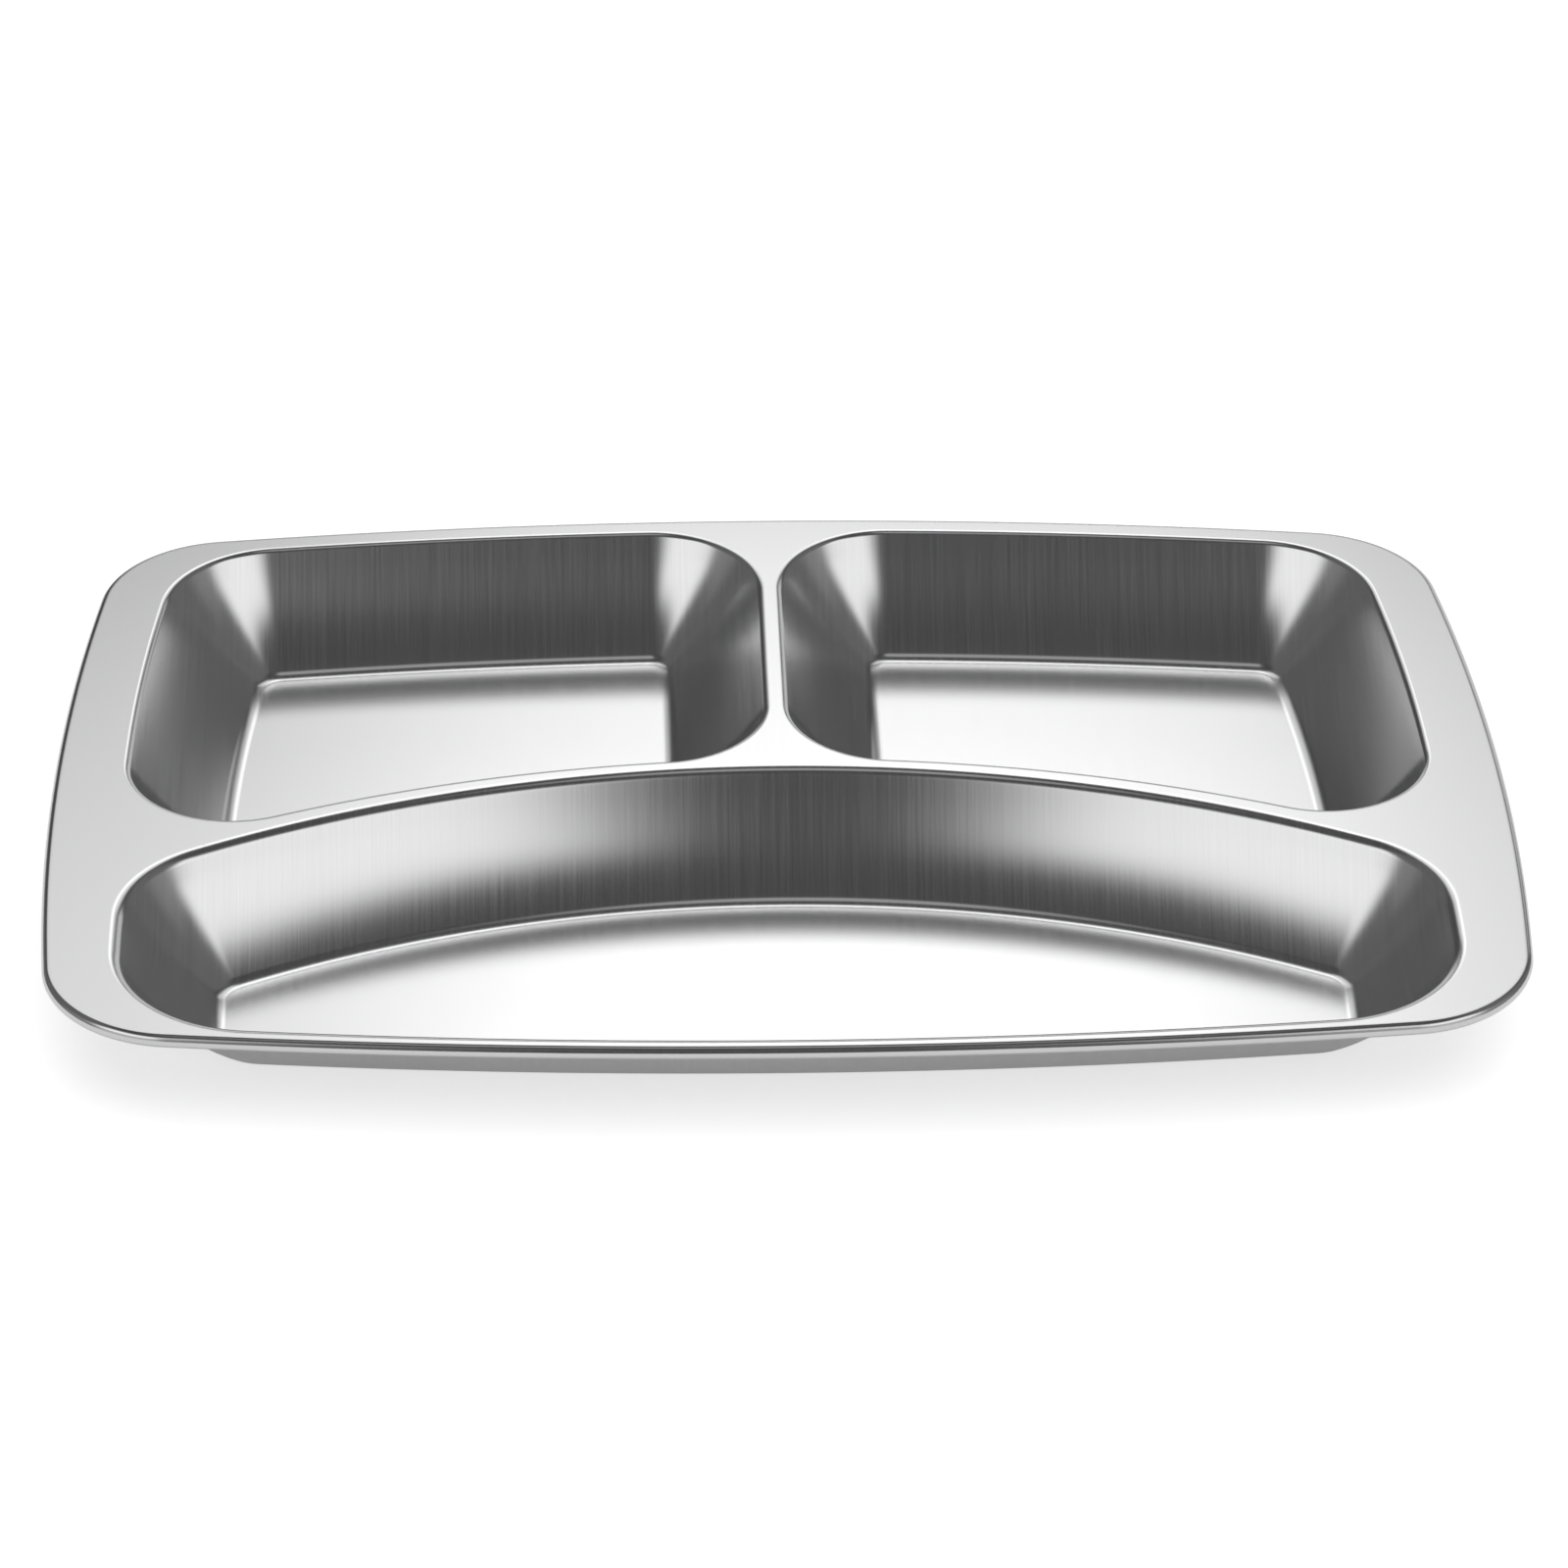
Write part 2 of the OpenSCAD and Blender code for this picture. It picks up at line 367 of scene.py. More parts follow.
def bend(
    centre: np.ndarray,
    radius: float,
    start: float,
    end: float,
    steps: int,
) -> list[tuple[float, float]]:
    """Points round a bend from one angle to another.

    Args:
        centre: Centre of the bend.
        radius: Radius of the bend.
        start: First angle.
        end: Last angle.
        steps: Number of short lines.

    Returns:
        The points, with both ends.
    """
    angles = np.linspace(start, end, steps + 1)
    return [(centre[0] + radius * math.cos(a), centre[1] + radius * math.sin(a)) for a in angles]


def shell(name: str, points: np.ndarray, faces: list[tuple[int, ...]]) -> bpy.types.Object:
    """Object from points and faces, smooth but for its sheared edges.

    Args:
        name: Name of the object.
        points: Points in the part's frame.
        faces: Faces, anticlockwise from outside.

    Returns:
        The new object, linked to the scene.
    """
    mesh = bpy.data.meshes.new(name)
    mesh.from_pydata([tuple(p) for p in points], [], faces)
    mesh.update()
    mesh.polygons.foreach_set("use_smooth", [True] * len(mesh.polygons))
    mesh.set_sharp_from_angle(angle=SHARP)
    made = bpy.data.objects.new(name, mesh)
    bpy.context.scene.collection.objects.link(made)
    return made


@dataclass(frozen=True)
class SteelFinish:
    """Satin finish of one region of the sheet.

    Args:
        name: Name of the material.
        colour: Reflected colour of the steel; the deck and the floors get lighter copies of it as painted
            light.
        roughness: Mean roughness.
        grain: How far the grain moves the roughness.
        streaks: How far it moves the colour, as a share.
        grain_width: Width of a grain line.
        grain_length: Length of a grain line.
        relief: Depth of the grain in the relief.
    """

    name: str
    colour: tuple[float, float, float]
    roughness: float
    grain: float
    streaks: float
    grain_width: float
    grain_length: float
    relief: float

    def material(self) -> bpy.types.Material:
        """The finish as a material on Object coordinates.

        Returns:
            The new material, whose grain runs from front to back.
        """
        made = bpy.data.materials.new(self.name)
        made.use_nodes = True
        made.diffuse_color = (*self.colour, 1)
        nodes = made.node_tree.nodes
        link = made.node_tree.links.new
        steel = nodes["Principled BSDF"]
        steel.inputs["Metallic"].default_value = 1
        place = nodes.new("ShaderNodeTexCoord")
        stretch = nodes.new("ShaderNodeMapping")
        stretch.inputs["Scale"].default_value = (
            1 / self.grain_width, 1 / self.grain_length, 1 / self.grain_length
        )
        grain = nodes.new("ShaderNodeTexNoise")
        grain.inputs["Scale"].default_value = 1
        grain.inputs["Detail"].default_value = GRAIN_DETAIL
        link(place.outputs["Object"], stretch.inputs["Vector"])
        link(stretch.outputs["Vector"], grain.inputs["Vector"])
        spread = nodes.new("ShaderNodeMapRange")
        spread.inputs["To Min"].default_value = self.roughness - self.grain
        spread.inputs["To Max"].default_value = self.roughness + self.grain
        link(grain.outputs["Fac"], spread.inputs["Value"])
        link(spread.outputs["Result"], steel.inputs["Roughness"])
        tone = nodes.new("ShaderNodeMapRange")
        tone.inputs["To Min"].default_value = 1 - self.streaks
        tone.inputs["To Max"].default_value = 1 + self.streaks
        link(grain.outputs["Fac"], tone.inputs["Value"])
        colour = nodes.new("ShaderNodeVectorMath")
        colour.operation = "SCALE"
        colour.inputs[0].default_value = self.colour
        link(tone.outputs["Result"], colour.inputs["Scale"])
        link(colour.outputs["Vector"], steel.inputs["Base Color"])
        relief = nodes.new("ShaderNodeBump")
        relief.inputs["Strength"].default_value = 1
        relief.inputs["Distance"].default_value = self.relief
        link(grain.outputs["Fac"], relief.inputs["Height"])
        link(relief.outputs["Normal"], steel.inputs["Normal"])
        return made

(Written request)
From the very first line of the data through the line with "steps: Number of short lines." in it, please reproduce each line exactly and output nothing more.

(Exercise solution)
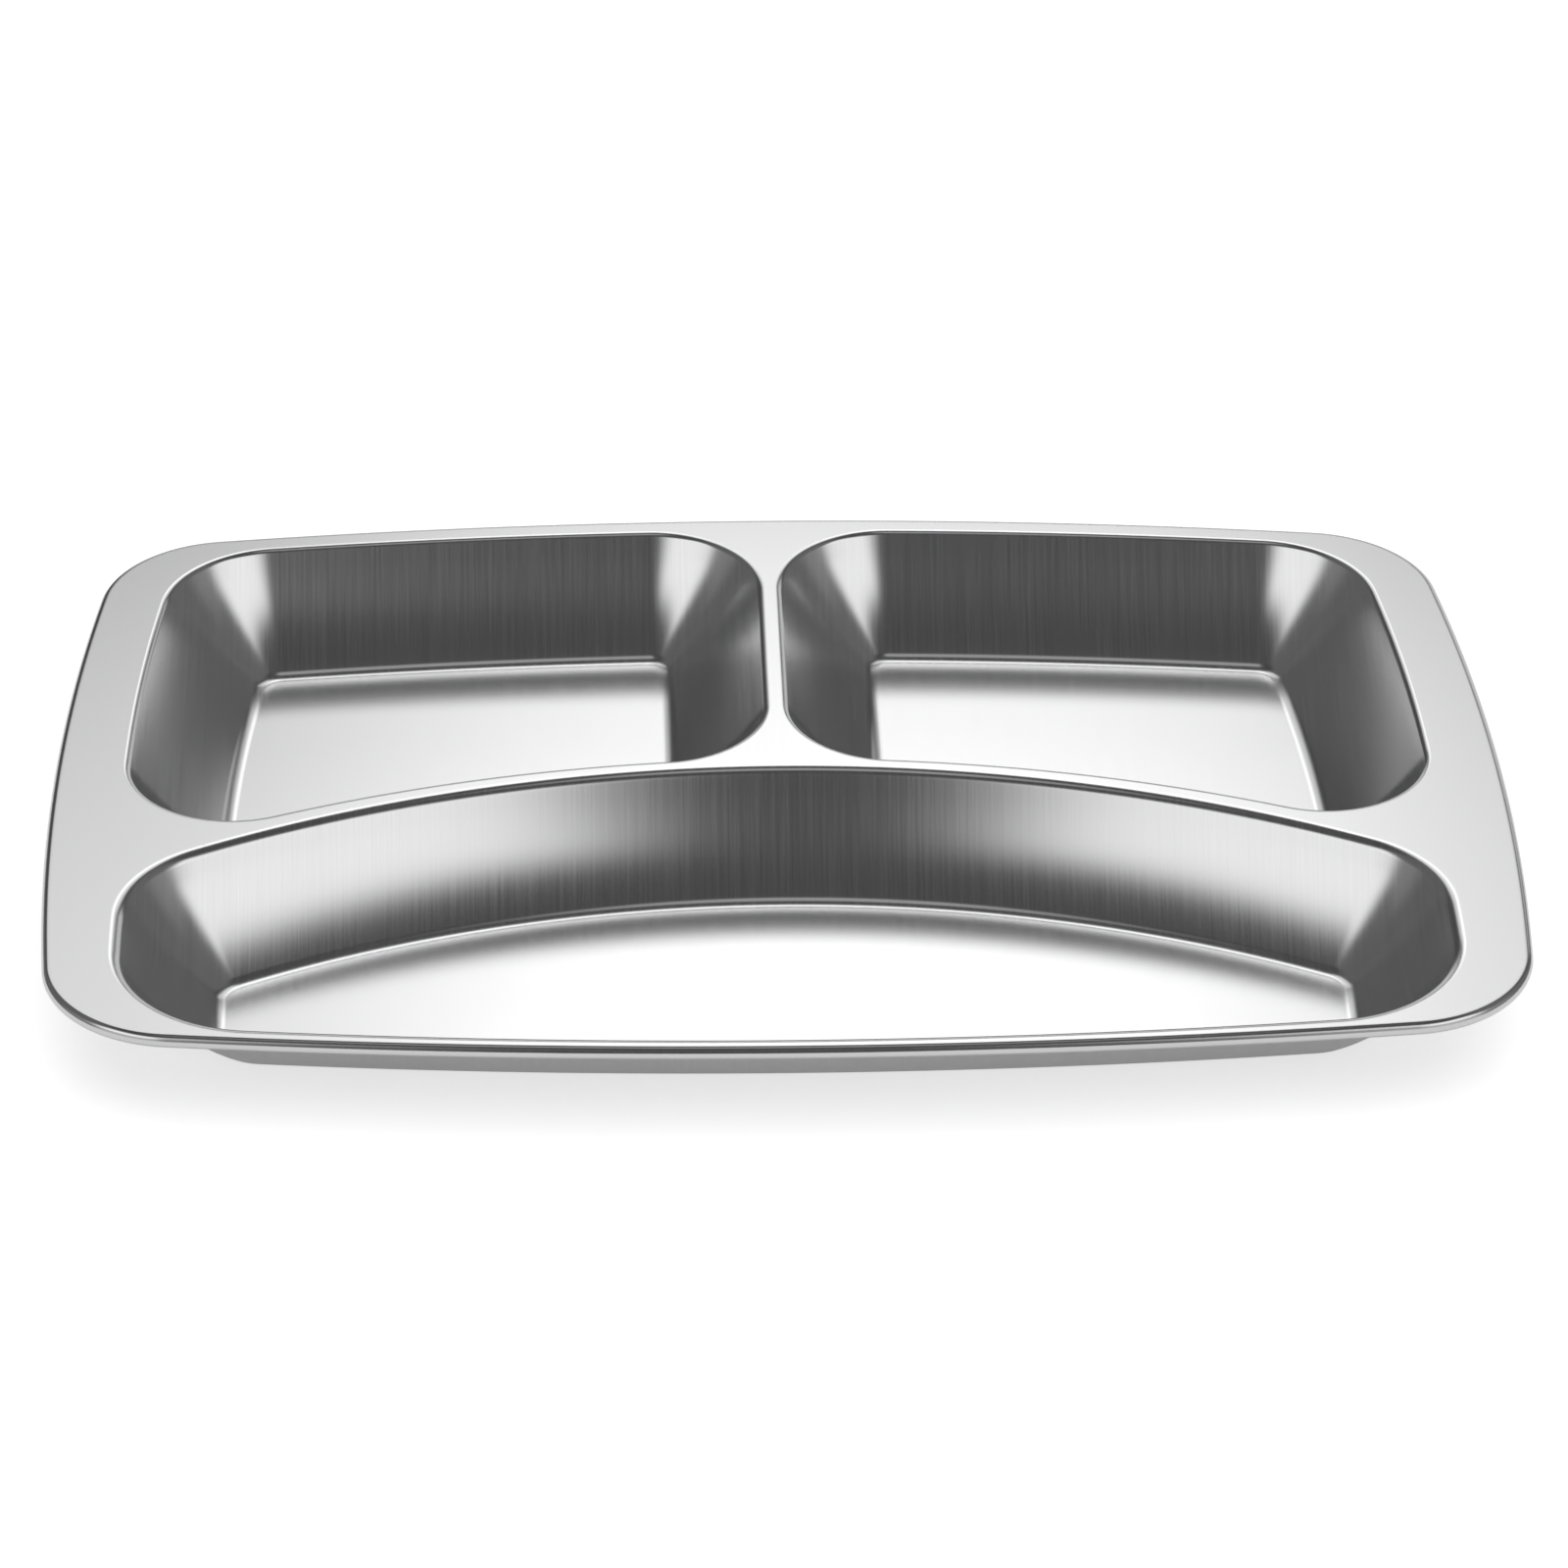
Write part 2 of the OpenSCAD and Blender code for this picture. It picks up at line 367 of scene.py. More parts follow.
def bend(
    centre: np.ndarray,
    radius: float,
    start: float,
    end: float,
    steps: int,
) -> list[tuple[float, float]]:
    """Points round a bend from one angle to another.

    Args:
        centre: Centre of the bend.
        radius: Radius of the bend.
        start: First angle.
        end: Last angle.
        steps: Number of short lines.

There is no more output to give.